Leaving The Russell Hotel with our luggage at 9 am we drive via the Dartford Thames Crossing to the Gardens of the Rose near St. Albans where we have coffee and lunch. Here are 20 acres of landscaped gardens containing 30, 000 roses in 1700 varieties growing among clematis and other herbaceous plants. In the Queen Mother’s Garden are the old varieties and there are also cultivation trial beds and the themed borders.

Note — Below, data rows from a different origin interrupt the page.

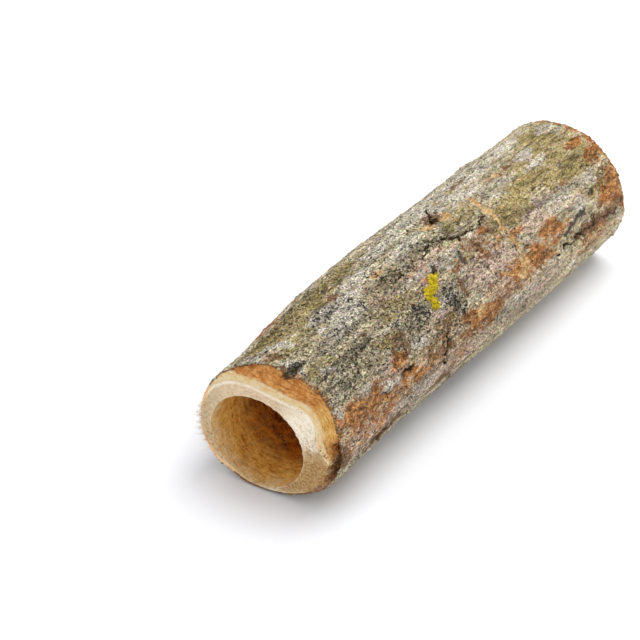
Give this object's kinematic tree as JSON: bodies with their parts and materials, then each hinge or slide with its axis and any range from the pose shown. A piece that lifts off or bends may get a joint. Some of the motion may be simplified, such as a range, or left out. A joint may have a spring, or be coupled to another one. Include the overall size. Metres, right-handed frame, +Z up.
{
  "type": "wood log",
  "caption": "Short round log in its natural bark, sawn at both ends and drilled through lengthwise, off centre, as a tunnel for small pets or a craft blank.",
  "frame": {"origin": "middle of the bounding box in X and Y, at the lowest point of the underside that the log lies on", "axes": "+Y along the log, from the near saw cut with the thin wall to the far saw cut; +Z up; +X to the right seen from the near cut"},
  "size_m": [0.0476, 0.1544, 0.0449],
  "materials": {
    "bark": "rough grey-green bark with lichen crust and rust-orange worn patches",
    "sawn_wood": "raw sawn end grain and drilled hole, unsealed"
  },
  "bodies": {
    "root": {"wood_log": "bark"}
  },
  "joints": []
}
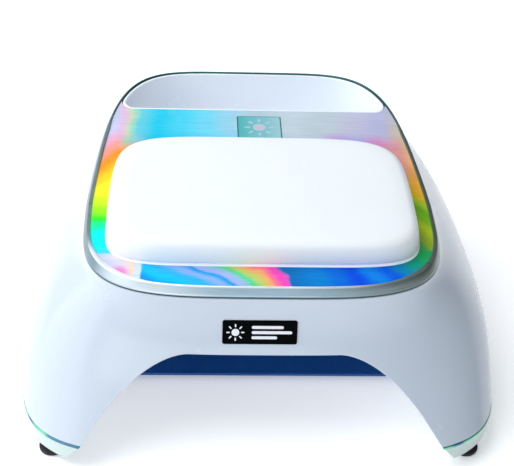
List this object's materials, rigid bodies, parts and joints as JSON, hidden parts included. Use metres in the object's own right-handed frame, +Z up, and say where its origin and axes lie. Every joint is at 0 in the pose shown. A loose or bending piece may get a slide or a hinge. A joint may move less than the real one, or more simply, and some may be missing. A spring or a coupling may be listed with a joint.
{
  "type": "nail curing lamp",
  "caption": "Arched lamp housing on two legs with a tilted top deck, padded hand rest, recessed carry handle, lit chamber and pull-out floor tray.",
  "frame": {"origin": "on the floor under the centre of the lamp's bounding box", "axes": "+Z up, the open arch of the hand chamber faces -Y, +X is the lamp's right seen from the front"},
  "size_m": [0.2352, 0.2334, 0.1022],
  "materials": {
    "white_gloss": "gloss",
    "pearl_frame": "pearl gloss",
    "white_matte": "matte",
    "teal_metallic": "metallic gloss",
    "foot_rubber": "matte",
    "bezel_silver": "satin metallic",
    "iridescent_print": "iridescent gloss",
    "cushion": "smooth matte",
    "badge_black": "gloss",
    "reflector_white": "gloss",
    "tray_navy": "tinted mirror",
    "board_white": "solder mask",
    "board_green": "solder mask",
    "led_lens": "clear",
    "sensor_black": "gloss",
    "aluminium": "brushed",
    "component_black": "matte",
    "cell_wrap": "shrink wrap",
    "wire_red": "satin",
    "panel_grey": "satin",
    "display_glass": "tinted acrylic",
    "button_silver": "satin",
    "rocker_red": "gloss",
    "lamp_green": "clear",
    "steel": "zinc"
  },
  "bodies": {
    "housing": {"housing_shell": "white_gloss", "base_frame": "pearl_frame", "accent_strip": "teal_metallic", "rubber_feet": "foot_rubber", "bezel_ring": "bezel_silver", "deck_carrier": "white_matte", "top_plate": "iridescent_print", "plate_emblem": "teal_metallic", "hand_rest_base": "white_matte", "hand_rest_pad": "cushion", "handle_well": "white_gloss", "front_badge": "badge_black", "chamber_reflector": "reflector_white", "ceiling_led_board": "board_white", "side_led_board_left": "board_white", "side_led_board_right": "board_white", "ceiling_leds": "led_lens", "side_leds_left": "led_lens", "side_leds_right": "led_lens", "hand_sensor": "sensor_black", "heat_spreader": "aluminium", "thermal_cutout": "component_black", "main_board": "board_green", "board_components": "component_black", "buzzer": "component_black", "battery_pack": "cell_wrap", "battery_cradle": "component_black", "wiring_loom": "wire_red", "control_panel": "panel_grey", "display_window": "display_glass", "display_module": "component_black", "control_board": "board_green", "tact_switches": "component_black", "rocker_housing": "component_black", "dc_jack": "component_black", "charge_light": "lamp_green", "rear_cover": "white_matte", "tray_rail_left": "white_matte", "tray_rail_right": "white_matte", "frame_screws": "steel", "cover_screws": "steel", "rail_screws": "steel", "spreader_screws": "steel", "board_screws": "steel", "panel_screws": "steel"},
    "floor_tray": {"floor_tray": "tray_navy"},
    "timer_button_1": {"timer_button_1": "button_silver"},
    "timer_button_2": {"timer_button_2": "button_silver"},
    "timer_button_3": {"timer_button_3": "button_silver"},
    "timer_button_4": {"timer_button_4": "button_silver"},
    "power_rocker": {"power_rocker": "rocker_red"}
  },
  "joints": [
    {"name": "tray_slide", "type": "slide", "parent": "housing", "child": "floor_tray", "axis": [0, -1, 0], "range_m": [0, 0.1]},
    {"name": "timer_button_1_press", "type": "slide", "parent": "housing", "child": "timer_button_1", "axis": [0, -1, 0], "range_m": [0, 0.0008], "stiffness_N_per_m": 600, "springref_m": -0.0004},
    {"name": "timer_button_2_press", "type": "slide", "parent": "housing", "child": "timer_button_2", "axis": [0, -1, 0], "range_m": [0, 0.0008], "stiffness_N_per_m": 600, "springref_m": -0.0004},
    {"name": "timer_button_3_press", "type": "slide", "parent": "housing", "child": "timer_button_3", "axis": [0, -1, 0], "range_m": [0, 0.0008], "stiffness_N_per_m": 600, "springref_m": -0.0004},
    {"name": "timer_button_4_press", "type": "slide", "parent": "housing", "child": "timer_button_4", "axis": [0, -1, 0], "range_m": [0, 0.0008], "stiffness_N_per_m": 600, "springref_m": -0.0004},
    {"name": "power_rocker_tilt", "type": "hinge", "parent": "housing", "child": "power_rocker", "pos_m": [-0.044, 0.1092, 0.032], "axis": [1, 0, 0], "range_deg": [-16, 0]}
  ]
}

Later in the afternoon we move on to The Savill Gardens in Windsor Great Park. Sir Eric Savill, a royal gardener, first created his woodland garden in the 1930s under the watchful eyes of Kings and Queens. The Rose Garden, opened by H.M. the Queen in 2010, is a magnificent addition. Designed by Andrew Wilson, visitors can wander the swirls of rose beds and enjoy the perfume at its best from a walkway that rises into the centre of the Rose Garden. The restaurant closes at 5.30 pm and we then make our way a short distance to Heathrow airport to fly out or catch an Underground train to London Paddington.